# Material to process:
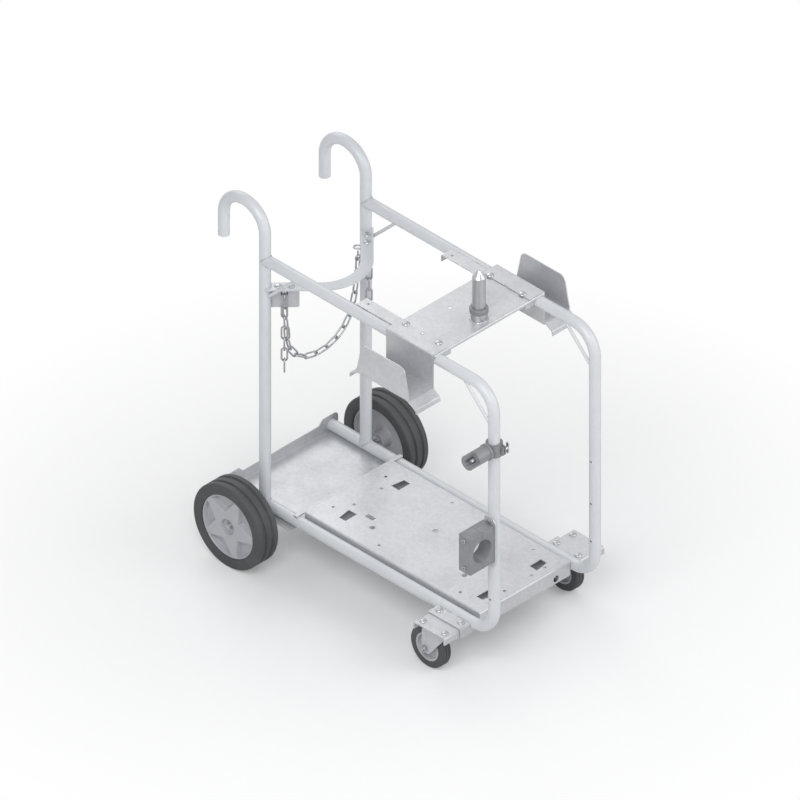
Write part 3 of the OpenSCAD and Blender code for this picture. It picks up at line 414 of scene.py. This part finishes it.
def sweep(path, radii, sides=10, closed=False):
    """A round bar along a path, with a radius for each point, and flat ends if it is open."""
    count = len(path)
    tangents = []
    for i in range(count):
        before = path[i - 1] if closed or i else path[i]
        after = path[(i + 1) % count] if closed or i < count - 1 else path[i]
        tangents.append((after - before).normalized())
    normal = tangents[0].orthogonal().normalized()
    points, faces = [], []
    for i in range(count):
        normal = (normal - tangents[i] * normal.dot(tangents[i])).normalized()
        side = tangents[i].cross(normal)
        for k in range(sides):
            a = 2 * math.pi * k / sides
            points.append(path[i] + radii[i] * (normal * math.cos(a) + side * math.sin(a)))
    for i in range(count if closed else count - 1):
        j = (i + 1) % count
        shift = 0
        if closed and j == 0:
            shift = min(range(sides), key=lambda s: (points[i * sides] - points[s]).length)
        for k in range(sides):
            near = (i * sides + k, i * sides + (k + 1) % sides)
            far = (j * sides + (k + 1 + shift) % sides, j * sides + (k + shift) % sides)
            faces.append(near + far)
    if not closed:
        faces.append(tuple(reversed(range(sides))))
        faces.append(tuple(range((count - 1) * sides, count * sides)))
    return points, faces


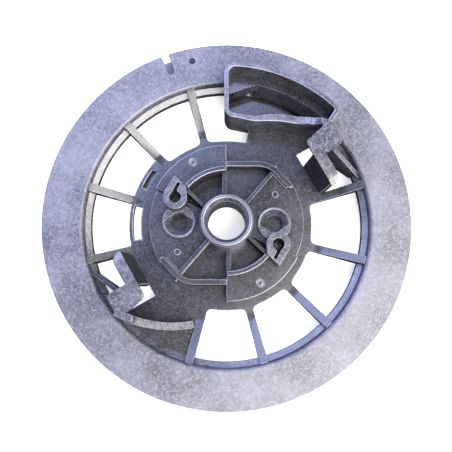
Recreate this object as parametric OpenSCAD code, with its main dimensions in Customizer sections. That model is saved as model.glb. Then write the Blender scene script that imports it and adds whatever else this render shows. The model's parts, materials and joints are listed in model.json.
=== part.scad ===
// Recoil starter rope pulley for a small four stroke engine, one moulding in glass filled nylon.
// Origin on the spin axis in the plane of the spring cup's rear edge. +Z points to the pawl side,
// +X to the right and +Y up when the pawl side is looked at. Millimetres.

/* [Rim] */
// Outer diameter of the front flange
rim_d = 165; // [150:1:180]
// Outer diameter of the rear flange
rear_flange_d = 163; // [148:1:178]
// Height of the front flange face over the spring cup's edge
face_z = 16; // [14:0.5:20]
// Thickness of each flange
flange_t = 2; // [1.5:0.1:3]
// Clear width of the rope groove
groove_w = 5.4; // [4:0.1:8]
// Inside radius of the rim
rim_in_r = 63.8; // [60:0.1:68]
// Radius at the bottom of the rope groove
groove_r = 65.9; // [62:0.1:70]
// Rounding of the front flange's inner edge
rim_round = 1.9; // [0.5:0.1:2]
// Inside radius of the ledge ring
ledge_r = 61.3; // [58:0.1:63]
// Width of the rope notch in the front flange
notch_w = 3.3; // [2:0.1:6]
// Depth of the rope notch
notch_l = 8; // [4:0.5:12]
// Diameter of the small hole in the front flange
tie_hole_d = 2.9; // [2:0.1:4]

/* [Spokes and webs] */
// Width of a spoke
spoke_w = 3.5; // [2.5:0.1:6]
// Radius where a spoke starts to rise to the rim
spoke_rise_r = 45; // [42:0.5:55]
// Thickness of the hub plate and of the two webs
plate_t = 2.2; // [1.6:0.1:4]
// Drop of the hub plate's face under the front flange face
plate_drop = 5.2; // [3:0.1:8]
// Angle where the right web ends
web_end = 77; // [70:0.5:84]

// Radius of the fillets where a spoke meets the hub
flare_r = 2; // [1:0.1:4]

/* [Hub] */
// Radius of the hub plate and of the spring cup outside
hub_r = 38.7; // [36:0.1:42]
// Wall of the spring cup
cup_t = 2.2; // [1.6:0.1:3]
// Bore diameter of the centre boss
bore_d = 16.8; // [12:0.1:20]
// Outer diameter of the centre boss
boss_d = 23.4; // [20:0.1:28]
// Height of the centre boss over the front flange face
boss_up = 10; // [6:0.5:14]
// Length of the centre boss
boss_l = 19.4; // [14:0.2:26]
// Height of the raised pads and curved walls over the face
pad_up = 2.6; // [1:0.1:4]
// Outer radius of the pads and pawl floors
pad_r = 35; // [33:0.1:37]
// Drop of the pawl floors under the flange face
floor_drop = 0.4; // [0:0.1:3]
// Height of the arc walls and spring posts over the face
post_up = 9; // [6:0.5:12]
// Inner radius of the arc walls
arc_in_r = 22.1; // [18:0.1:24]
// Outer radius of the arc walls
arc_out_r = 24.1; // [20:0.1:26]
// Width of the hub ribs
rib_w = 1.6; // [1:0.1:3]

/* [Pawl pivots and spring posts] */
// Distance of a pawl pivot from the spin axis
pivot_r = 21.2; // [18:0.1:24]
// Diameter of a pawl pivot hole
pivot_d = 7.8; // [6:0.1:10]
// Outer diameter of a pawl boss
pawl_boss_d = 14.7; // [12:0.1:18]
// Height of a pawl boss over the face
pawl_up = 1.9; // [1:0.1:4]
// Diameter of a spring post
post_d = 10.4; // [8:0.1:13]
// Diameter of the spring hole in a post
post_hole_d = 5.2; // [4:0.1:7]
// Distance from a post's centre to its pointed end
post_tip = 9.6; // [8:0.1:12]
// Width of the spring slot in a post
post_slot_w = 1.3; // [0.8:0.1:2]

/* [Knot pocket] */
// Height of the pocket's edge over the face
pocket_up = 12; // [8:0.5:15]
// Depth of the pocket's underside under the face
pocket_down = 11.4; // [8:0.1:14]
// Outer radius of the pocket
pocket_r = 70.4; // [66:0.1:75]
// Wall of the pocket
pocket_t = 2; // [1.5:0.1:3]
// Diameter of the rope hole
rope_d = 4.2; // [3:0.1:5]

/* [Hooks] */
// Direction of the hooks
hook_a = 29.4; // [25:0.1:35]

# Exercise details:
Within the data above, pick out all lines holding the word "OpenSCAD".

# Response for this exercise:
Write part 3 of the OpenSCAD and Blender code for this picture. It picks up at line 414 of scene.py. This part finishes it.
Recreate this object as parametric OpenSCAD code, with its main dimensions in Customizer sections. That model is saved as model.glb. Then write the Blender scene script that imports it and adds whatever else this render shows. The model's parts, materials and joints are listed in model.json.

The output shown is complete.